Nice.  In a “nation of heretics,”  we will uncover the Orthodox understanding of the Holy Scriptures.

So our goal now is to recover the momentum generated in the first four sessions, as we continue our reading and study of the unique Gospel According to St. John. The Bible Study is the scheduled and enacted  “development of events” that lead to “strength or force” in the life of the parish.  Of course, that momentum is only experienced by the actual participants in the Bible Study.  Thus, as we start up again on Wednesday evening, I am extending an invitation to everyone to join us as we work to keep ourselves spiritually alive during the challenging summer months of parish life.  This is a parish-wide task.  We need your presence to help regain that momentum.  To return to a term from above, we have already experienced the “dog days of summer” as record temperatures have us scrambling for the cover of a cool atmosphere.  The weather as a conversation piece is now more meaningful than a “filler” that plugs up the awkward silences of a discussion that has been drained of content.

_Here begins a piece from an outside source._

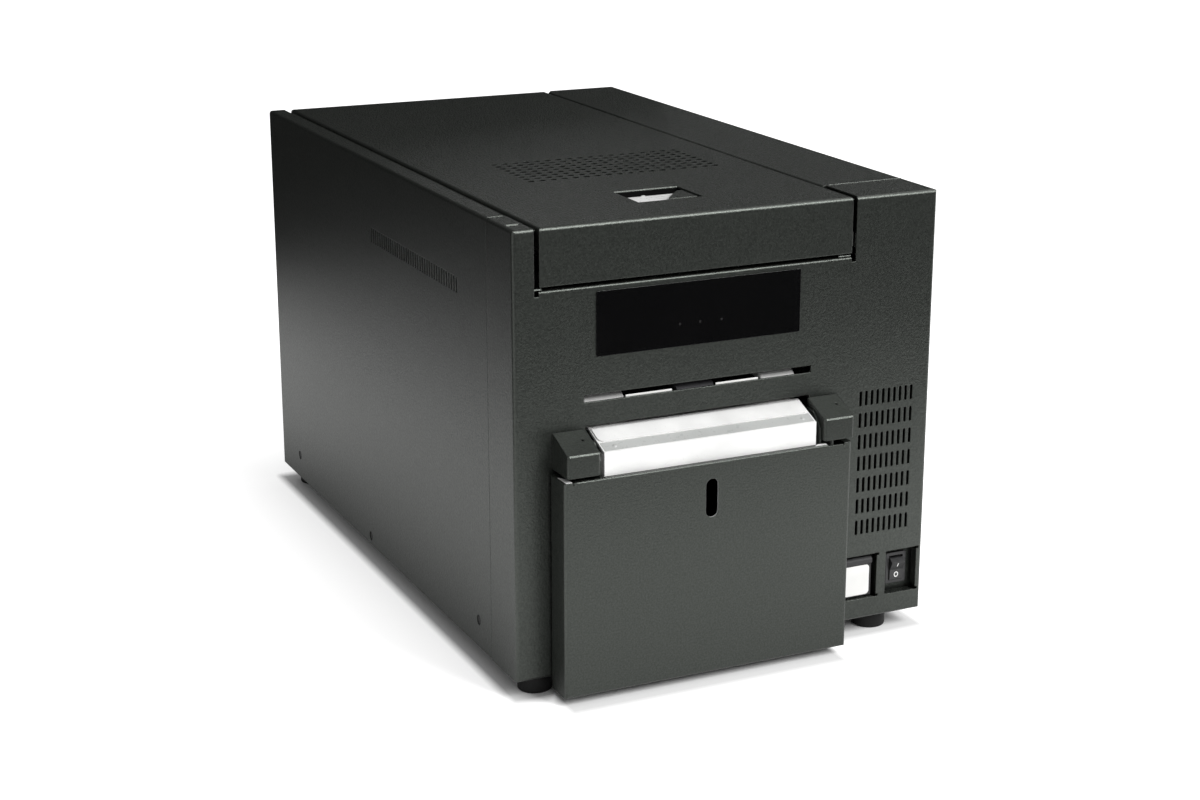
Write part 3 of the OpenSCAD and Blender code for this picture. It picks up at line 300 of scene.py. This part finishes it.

By the end of one of these days, we seem to be running on empty.  And the intense heat makes us thirsty.   As we quench the thirst of our bodies with expensive bottled water, flavored ice tea, and juices or sodas; we need to think of the thirst of our souls for spiritual drink.  We know through experience that the drinks that will temporarily quench our bodily thirst, will leave us thirsty again shortly thereafter.  The thirst of our souls can be quenched by a drink that is long-lasting in its effect.  That drink comes in the form of the “living water” of the Gospel promised us by Christ.  This water can well up as a fountain of eternal life.  But we need to drink of it.   With this image in mind, perhaps we can expand the title of this summer’s Bible Study as we begin the second half on Wednesday evening:

SUMMER BIBLE STUDY
To Drink the Living Water of the Gospel that Wells Up to Eternal Life.

Vespers – 7:00 p.m.
Bible Study – 7:45 p.m. (Ch. 5 of St. John’s Gospel – The Sign of the healing of the paralytic by the Pool of Bethesda and the Discourse to follow).